Thank you for sharing your opinions on Data mining books. I totally agree that they are really useful and enjoyable for reading. I read the book of Han, Kamber & Pei when I start doing my research on Data mining. This book provides a good introduction and it covers many topics of Data mining. Recently, I read the book of Zaki and I really love this book because it is easy to follow and I can learn the Maths background used by algorithms.

Hope that you continue writing many more posts about Data mining and Machine learning.

Hellow Sir, I want a book of data minining best suited for civil engineering apllications, for example for forecasting, prediction,. modelli g

hello sir

I’m a Research scholar and my topic is impacts of fast food using classification algorithm.Can you please suggest me some data mining tools which are related to my research.

Top 5 Data Mining Books for Computer Scientists

I wonder if they still the 5 top books or there is a new book that should be considered?

Hi, That is a good question. These books that I recommended give a good overall foundation about data mining and I still use them for teaching. The older books like Tan & Kumar are maybe now starting to feel a bit outdated. But I still like some explanations in that book for clustering and pattern mining, and thus use it in conjunction with the newer books that cover these areas with less depth.

But if one wants to go deeper in some topics, it is good to look at the new specialized books. For example, althought the above books talk about classification and various techniques like SVM, neural networks, they may not talk about some hot topics such as deep neural networks.
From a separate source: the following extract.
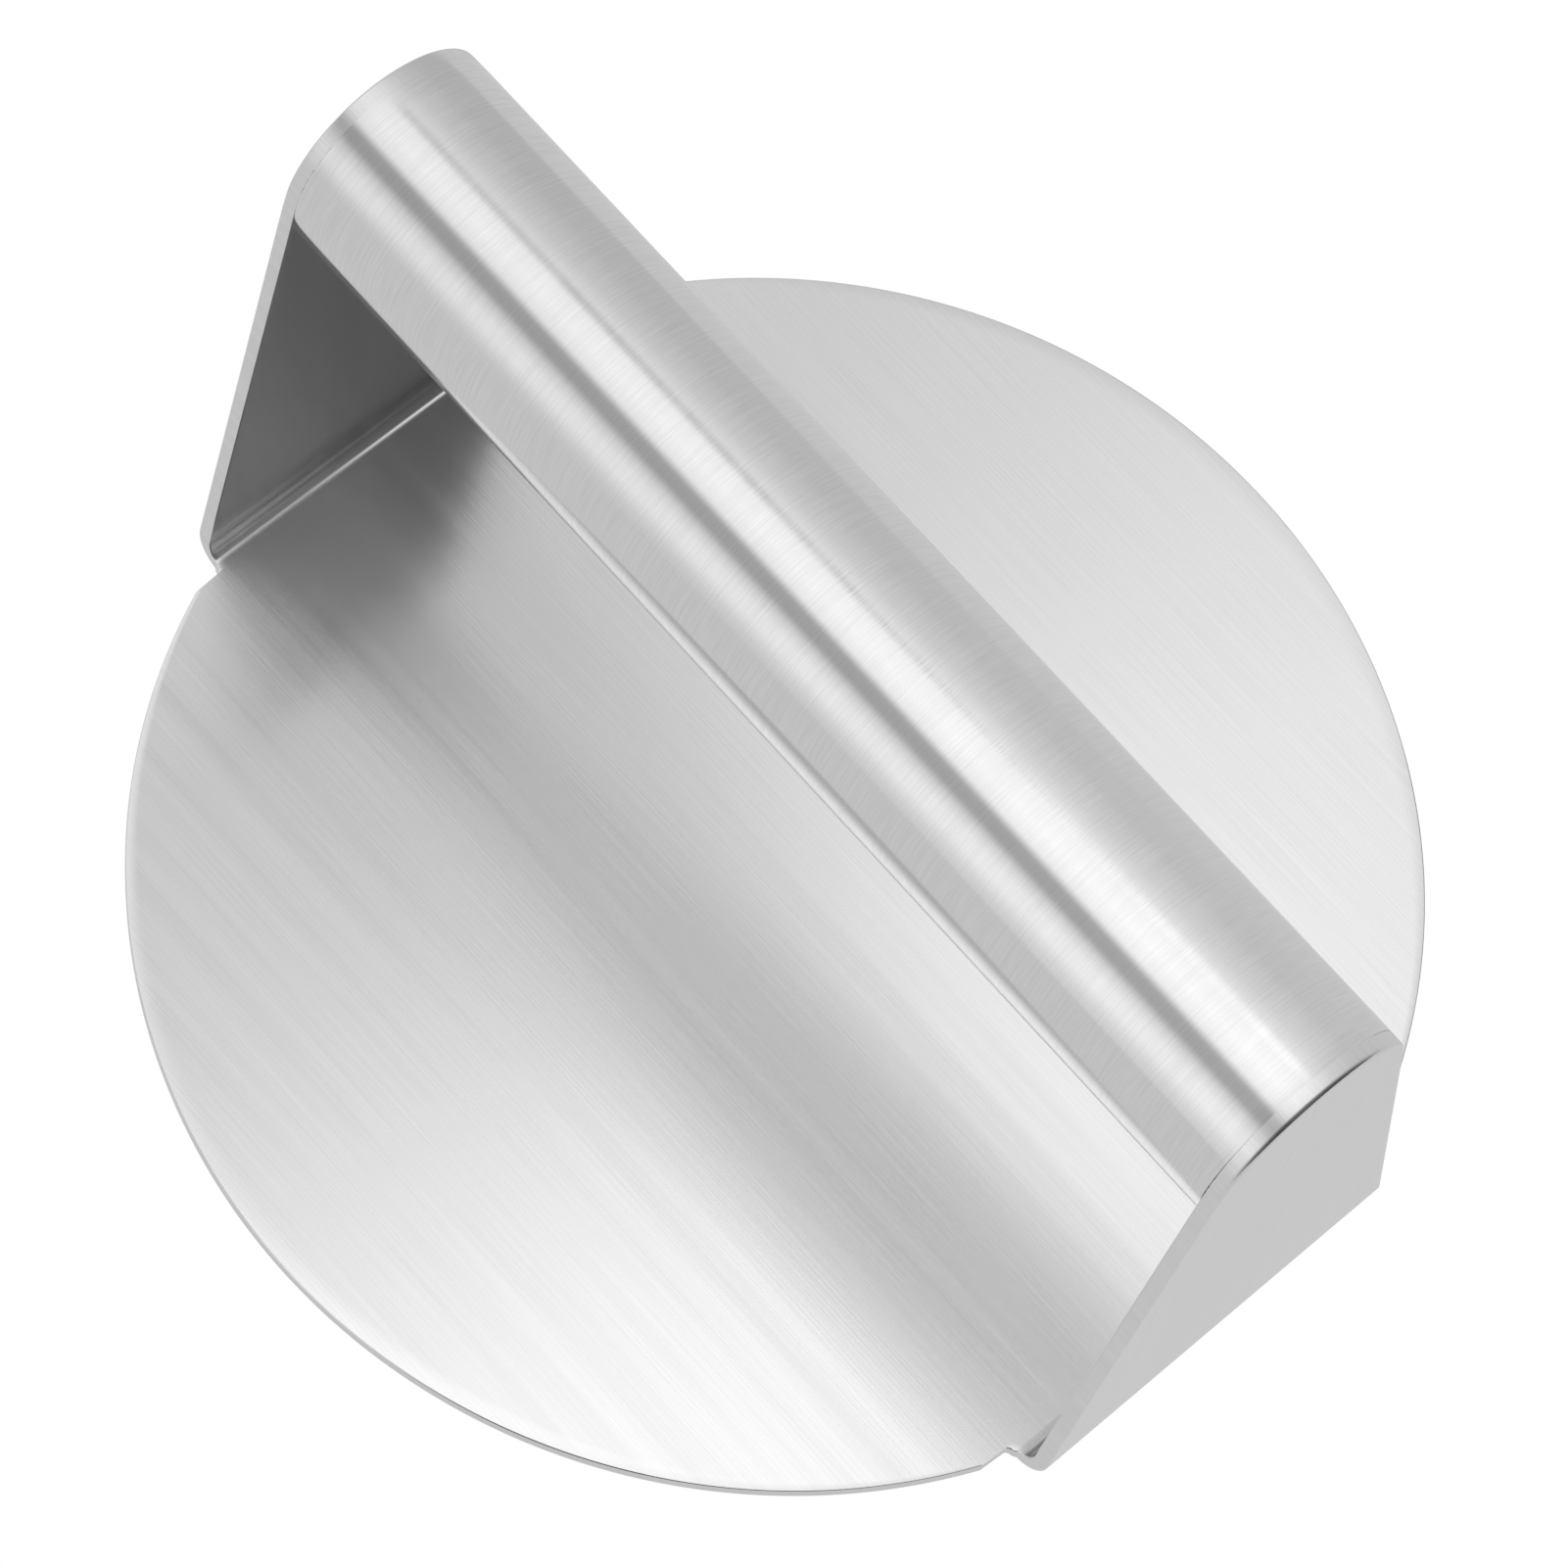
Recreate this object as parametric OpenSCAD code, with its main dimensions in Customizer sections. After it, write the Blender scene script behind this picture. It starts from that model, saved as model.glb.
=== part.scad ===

For such topics that are newer, there are some good books on these specialized topics like “deep learning” by Ian Goodfellow et al. Or for example, if someone is more interested by natural language processing, then he should check for books on that specialized topics..

So overall, I think the above books are a good start for a computer scientist, and I would complement them with some newer books for specialized topics!

Best regards,

Philippe

Thanks so much for your informative response.